===== Data for this exercise =====

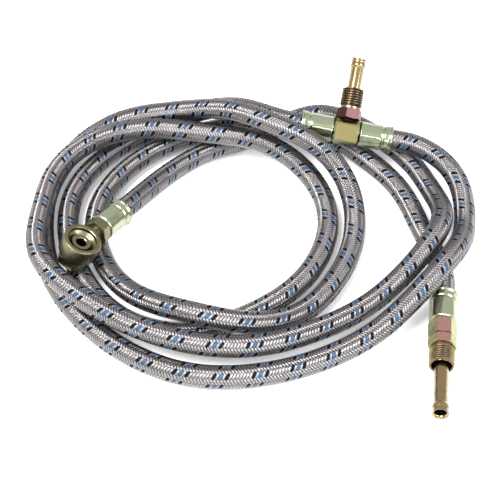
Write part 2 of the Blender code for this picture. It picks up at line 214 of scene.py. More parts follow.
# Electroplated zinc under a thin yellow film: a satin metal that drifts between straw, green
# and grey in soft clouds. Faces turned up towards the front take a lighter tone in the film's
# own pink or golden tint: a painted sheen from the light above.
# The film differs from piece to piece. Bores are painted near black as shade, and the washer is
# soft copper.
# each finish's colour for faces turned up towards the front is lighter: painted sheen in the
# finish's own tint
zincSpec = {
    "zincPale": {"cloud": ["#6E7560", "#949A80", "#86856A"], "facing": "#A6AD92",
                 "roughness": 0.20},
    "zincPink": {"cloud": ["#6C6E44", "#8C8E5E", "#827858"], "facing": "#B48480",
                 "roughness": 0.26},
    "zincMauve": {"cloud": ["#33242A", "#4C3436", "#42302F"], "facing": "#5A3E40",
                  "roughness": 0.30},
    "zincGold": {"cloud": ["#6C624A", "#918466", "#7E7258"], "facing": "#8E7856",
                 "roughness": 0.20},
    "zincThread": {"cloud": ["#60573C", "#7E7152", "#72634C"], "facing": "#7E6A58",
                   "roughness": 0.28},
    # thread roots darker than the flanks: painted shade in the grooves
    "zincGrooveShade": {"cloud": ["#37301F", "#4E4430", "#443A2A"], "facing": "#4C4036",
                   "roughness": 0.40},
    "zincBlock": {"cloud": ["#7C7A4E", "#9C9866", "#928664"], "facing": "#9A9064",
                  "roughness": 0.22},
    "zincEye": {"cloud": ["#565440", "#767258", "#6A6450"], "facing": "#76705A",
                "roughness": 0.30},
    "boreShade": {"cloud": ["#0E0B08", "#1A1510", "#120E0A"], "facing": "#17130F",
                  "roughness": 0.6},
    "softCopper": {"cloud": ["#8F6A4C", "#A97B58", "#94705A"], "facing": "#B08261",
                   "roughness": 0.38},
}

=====
===== Data for this exercise =====

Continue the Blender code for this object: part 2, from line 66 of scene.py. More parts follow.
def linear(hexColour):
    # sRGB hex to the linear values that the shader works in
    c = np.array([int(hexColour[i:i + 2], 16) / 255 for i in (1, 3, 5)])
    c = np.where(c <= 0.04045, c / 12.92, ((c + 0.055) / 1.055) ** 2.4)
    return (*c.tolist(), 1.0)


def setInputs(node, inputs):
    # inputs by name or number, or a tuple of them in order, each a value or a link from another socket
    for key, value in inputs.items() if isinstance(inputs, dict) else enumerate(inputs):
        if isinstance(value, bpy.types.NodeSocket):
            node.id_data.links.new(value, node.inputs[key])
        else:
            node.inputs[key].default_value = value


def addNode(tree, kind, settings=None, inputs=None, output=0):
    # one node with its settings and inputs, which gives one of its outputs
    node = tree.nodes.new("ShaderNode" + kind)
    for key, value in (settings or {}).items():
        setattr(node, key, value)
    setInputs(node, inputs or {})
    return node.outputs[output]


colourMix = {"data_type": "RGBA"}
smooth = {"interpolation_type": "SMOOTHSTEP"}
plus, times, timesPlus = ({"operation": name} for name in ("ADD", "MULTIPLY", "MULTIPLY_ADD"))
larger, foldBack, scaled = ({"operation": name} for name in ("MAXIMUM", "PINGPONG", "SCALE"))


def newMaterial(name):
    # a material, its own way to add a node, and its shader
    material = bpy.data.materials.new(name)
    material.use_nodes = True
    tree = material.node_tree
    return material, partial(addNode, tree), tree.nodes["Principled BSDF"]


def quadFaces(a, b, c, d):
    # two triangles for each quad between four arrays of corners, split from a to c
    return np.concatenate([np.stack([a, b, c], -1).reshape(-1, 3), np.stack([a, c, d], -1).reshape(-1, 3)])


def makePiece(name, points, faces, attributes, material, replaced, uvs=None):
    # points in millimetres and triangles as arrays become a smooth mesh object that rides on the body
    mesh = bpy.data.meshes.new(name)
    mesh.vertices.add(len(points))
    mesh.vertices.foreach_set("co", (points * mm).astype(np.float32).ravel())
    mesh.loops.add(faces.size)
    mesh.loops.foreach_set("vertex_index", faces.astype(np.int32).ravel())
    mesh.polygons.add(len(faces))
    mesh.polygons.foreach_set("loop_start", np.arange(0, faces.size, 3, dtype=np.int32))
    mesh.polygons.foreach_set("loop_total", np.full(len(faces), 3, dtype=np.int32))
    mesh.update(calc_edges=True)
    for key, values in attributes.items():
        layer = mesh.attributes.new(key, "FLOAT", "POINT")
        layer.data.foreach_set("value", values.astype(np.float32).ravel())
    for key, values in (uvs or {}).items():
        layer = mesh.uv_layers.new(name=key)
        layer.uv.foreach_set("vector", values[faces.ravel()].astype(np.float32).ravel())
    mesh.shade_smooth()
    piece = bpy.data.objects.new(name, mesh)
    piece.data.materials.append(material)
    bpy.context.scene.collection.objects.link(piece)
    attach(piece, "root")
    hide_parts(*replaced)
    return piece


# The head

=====
===== Data for this exercise =====

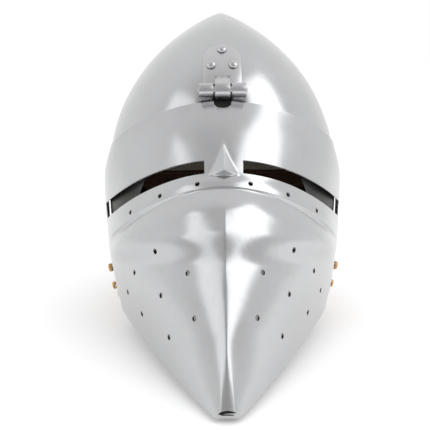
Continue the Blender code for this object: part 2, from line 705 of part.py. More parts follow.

=====

-- Stated goal --
Reproduce, without alteration, solely the lines beginning at the line that includes "66 of scene.py. More parts follow." and ending at the line that includes "return (*c.tolist(), 1.0)", both lines included.

-- Written response --
Continue the Blender code for this object: part 2, from line 66 of scene.py. More parts follow.
def linear(hexColour):
    # sRGB hex to the linear values that the shader works in
    c = np.array([int(hexColour[i:i + 2], 16) / 255 for i in (1, 3, 5)])
    c = np.where(c <= 0.04045, c / 12.92, ((c + 0.055) / 1.055) ** 2.4)
    return (*c.tolist(), 1.0)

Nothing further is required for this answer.